▸ **Material**

☆ ☆ ☆

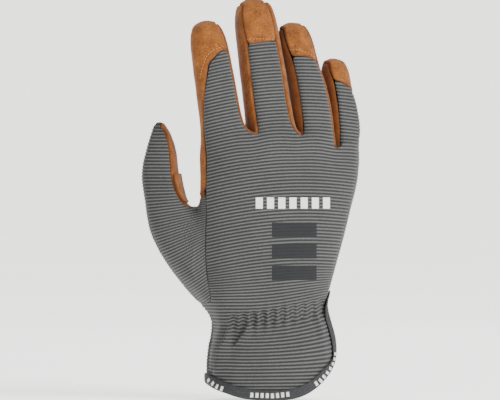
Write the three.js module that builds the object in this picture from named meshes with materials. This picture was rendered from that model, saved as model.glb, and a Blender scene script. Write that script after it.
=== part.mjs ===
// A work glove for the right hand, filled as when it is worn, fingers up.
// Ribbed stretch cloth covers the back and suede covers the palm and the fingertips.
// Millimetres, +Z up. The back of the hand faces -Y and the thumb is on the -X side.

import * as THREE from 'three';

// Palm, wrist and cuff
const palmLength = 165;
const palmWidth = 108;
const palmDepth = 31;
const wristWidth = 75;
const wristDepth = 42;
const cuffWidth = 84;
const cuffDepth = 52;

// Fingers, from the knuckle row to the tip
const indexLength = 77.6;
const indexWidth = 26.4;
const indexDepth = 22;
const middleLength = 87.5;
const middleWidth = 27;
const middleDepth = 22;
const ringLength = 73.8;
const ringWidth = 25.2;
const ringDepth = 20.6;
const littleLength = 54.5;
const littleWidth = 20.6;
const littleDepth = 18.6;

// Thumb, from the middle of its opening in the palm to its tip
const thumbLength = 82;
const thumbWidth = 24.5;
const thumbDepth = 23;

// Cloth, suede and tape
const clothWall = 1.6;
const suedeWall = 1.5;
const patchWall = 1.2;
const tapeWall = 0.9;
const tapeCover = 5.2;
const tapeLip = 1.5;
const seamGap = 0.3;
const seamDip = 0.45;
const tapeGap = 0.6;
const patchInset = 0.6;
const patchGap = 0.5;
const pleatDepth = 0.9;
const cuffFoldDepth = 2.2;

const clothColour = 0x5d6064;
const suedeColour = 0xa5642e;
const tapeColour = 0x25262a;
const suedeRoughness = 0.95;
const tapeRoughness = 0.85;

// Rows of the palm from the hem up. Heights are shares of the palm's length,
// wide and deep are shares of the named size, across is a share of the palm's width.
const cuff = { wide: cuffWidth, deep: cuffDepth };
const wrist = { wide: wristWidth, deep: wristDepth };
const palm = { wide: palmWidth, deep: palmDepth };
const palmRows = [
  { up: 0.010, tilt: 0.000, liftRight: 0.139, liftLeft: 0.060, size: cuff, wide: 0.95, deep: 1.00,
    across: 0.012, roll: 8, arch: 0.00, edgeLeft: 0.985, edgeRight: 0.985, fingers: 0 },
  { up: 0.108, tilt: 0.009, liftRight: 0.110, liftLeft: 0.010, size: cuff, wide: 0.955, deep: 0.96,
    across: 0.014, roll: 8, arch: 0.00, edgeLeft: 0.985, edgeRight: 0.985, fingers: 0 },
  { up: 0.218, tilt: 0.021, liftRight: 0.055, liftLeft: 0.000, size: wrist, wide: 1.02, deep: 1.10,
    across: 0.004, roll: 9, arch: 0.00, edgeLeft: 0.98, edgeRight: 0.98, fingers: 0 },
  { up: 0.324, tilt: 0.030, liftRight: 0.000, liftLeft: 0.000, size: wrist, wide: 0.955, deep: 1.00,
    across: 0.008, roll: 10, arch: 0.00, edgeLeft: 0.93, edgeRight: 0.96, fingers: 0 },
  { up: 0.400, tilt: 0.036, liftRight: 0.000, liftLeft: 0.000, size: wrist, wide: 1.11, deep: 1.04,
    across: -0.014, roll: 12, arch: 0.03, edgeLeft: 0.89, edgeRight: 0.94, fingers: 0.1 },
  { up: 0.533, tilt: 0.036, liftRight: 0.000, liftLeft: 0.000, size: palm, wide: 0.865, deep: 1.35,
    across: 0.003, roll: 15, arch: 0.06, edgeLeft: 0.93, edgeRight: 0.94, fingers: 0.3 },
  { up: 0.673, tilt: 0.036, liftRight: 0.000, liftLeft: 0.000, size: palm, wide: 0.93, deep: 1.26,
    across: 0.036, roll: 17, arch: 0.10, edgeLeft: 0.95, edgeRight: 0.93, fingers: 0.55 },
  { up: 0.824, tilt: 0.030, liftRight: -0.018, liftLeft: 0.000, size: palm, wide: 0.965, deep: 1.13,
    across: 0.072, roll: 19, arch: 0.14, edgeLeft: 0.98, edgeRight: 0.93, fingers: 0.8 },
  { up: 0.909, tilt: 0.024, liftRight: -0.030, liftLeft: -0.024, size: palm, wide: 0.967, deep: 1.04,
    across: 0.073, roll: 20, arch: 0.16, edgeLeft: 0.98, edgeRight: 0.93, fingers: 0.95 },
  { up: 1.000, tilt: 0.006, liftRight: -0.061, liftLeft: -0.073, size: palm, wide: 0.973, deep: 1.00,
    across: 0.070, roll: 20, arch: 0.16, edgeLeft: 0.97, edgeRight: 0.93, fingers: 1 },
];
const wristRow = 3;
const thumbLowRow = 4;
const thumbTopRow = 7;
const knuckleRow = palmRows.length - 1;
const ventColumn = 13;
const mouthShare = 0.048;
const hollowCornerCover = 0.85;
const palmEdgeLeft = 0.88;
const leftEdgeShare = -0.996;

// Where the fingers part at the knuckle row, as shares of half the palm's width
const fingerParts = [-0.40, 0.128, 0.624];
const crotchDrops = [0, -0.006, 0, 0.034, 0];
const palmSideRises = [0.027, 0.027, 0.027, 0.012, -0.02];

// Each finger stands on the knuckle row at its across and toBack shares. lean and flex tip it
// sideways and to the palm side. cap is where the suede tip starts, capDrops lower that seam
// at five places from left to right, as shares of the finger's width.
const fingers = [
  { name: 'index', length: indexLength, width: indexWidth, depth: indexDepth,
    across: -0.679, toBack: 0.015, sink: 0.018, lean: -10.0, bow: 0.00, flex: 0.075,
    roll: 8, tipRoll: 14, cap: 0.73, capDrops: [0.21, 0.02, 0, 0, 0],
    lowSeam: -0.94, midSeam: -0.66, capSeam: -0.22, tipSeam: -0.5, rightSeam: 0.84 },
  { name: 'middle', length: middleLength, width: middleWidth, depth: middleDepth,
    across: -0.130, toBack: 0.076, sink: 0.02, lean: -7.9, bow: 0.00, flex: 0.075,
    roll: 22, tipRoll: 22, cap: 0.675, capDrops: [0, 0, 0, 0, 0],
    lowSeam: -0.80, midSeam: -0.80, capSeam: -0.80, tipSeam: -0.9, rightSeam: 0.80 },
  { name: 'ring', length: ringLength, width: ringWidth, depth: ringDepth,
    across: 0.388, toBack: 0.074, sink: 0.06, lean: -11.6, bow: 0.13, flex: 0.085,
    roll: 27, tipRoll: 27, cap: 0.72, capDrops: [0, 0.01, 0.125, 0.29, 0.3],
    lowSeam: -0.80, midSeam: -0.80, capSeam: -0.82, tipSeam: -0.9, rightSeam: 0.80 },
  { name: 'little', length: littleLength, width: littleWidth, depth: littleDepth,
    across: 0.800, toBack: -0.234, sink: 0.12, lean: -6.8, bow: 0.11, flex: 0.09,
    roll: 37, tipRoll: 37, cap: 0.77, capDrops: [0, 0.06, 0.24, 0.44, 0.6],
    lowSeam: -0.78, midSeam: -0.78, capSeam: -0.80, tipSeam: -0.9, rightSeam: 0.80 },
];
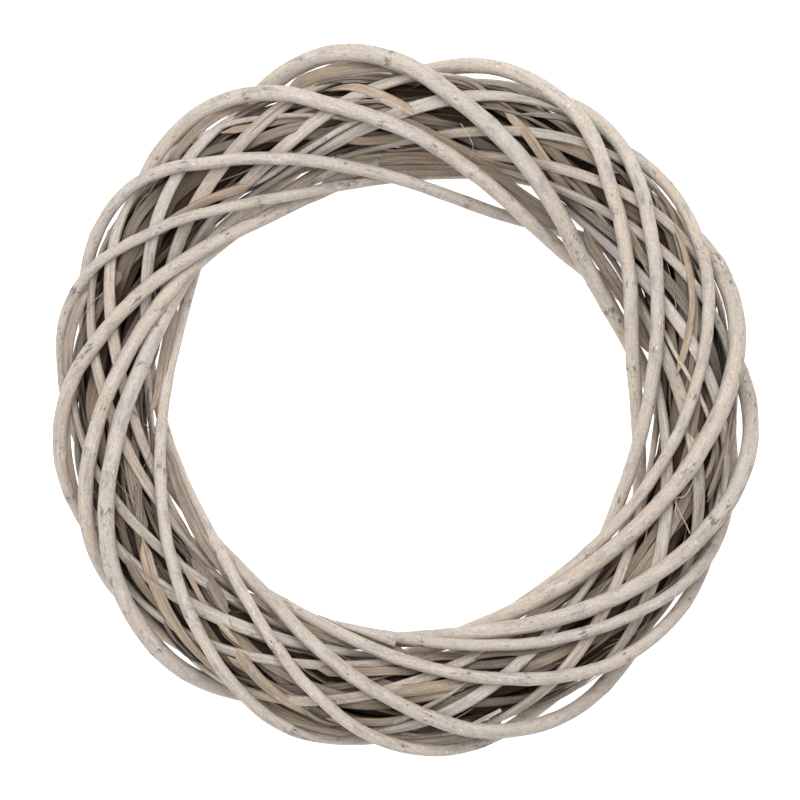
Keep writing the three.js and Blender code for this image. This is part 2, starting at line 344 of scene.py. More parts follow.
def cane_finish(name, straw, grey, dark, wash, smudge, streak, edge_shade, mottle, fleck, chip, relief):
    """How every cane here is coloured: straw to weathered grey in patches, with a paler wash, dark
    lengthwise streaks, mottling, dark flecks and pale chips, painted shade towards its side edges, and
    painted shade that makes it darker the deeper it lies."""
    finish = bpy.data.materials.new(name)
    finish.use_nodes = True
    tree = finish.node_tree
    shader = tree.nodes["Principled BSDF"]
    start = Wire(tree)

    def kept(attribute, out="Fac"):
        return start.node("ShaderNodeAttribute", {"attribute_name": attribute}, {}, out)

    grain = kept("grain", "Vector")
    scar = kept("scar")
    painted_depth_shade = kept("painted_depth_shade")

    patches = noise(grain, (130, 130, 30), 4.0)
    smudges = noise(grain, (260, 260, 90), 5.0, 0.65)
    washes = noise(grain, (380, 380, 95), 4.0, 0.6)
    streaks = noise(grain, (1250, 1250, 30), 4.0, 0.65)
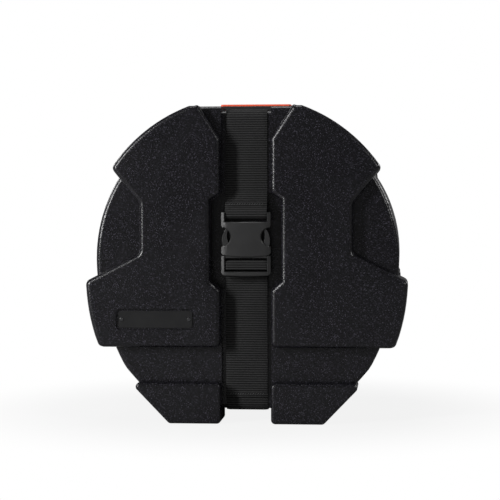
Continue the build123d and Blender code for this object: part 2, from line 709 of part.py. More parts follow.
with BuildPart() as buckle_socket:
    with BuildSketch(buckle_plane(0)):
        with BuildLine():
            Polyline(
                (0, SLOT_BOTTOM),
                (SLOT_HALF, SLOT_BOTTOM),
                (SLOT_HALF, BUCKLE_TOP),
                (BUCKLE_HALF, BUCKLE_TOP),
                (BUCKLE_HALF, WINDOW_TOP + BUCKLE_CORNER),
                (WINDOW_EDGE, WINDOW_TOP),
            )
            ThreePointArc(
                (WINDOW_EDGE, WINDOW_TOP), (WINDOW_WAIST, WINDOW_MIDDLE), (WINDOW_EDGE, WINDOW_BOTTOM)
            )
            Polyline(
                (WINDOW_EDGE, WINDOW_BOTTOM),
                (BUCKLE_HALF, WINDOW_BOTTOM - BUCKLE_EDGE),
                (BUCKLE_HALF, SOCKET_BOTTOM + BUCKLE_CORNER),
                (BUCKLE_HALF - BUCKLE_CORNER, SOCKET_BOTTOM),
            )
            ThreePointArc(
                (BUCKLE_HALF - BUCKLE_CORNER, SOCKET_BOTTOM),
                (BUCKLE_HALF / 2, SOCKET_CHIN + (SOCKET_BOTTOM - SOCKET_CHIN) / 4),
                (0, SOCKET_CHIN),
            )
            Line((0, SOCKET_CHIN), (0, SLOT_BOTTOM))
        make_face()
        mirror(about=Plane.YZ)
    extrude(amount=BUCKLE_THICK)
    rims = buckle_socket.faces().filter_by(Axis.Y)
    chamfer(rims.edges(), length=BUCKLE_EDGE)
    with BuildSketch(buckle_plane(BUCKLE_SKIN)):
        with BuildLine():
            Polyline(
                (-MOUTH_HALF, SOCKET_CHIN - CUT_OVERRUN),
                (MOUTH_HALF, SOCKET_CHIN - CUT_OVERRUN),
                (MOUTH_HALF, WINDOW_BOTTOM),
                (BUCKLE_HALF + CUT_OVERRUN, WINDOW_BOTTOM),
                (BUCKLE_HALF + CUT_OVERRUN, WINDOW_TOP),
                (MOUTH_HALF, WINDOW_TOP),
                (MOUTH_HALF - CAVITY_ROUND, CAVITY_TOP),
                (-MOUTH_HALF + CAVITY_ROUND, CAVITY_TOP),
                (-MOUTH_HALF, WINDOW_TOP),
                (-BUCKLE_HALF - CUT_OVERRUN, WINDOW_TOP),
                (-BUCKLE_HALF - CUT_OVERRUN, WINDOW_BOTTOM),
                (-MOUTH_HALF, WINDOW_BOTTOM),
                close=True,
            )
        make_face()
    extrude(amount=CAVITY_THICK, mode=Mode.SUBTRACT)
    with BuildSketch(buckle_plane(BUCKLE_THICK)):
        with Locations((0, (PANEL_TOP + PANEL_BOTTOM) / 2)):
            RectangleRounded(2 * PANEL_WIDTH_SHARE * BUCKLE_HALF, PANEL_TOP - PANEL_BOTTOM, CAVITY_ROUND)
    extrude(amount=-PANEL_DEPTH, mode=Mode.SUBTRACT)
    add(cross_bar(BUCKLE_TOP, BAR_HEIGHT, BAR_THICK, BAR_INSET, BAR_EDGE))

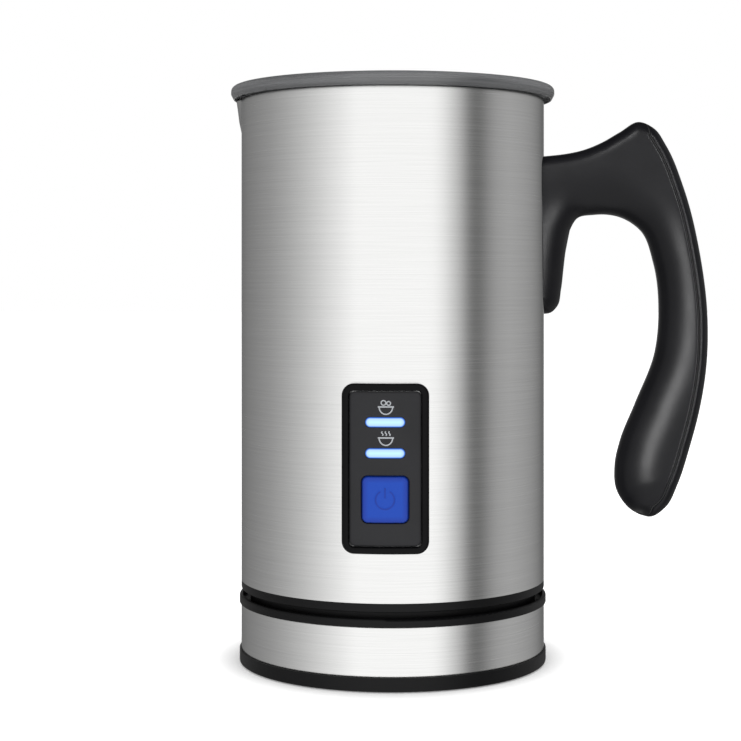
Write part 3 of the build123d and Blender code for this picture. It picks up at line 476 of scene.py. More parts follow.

☆ ☆ ☆

▸ **Your instructions**
Pull every line holding "picture" out of the records.

▸ **Output for this task**
Write the three.js module that builds the object in this picture from named meshes with materials. This picture was rendered from that model, saved as model.glb, and a Blender scene script. Write that script after it.
Write part 3 of the build123d and Blender code for this picture. It picks up at line 476 of scene.py. More parts follow.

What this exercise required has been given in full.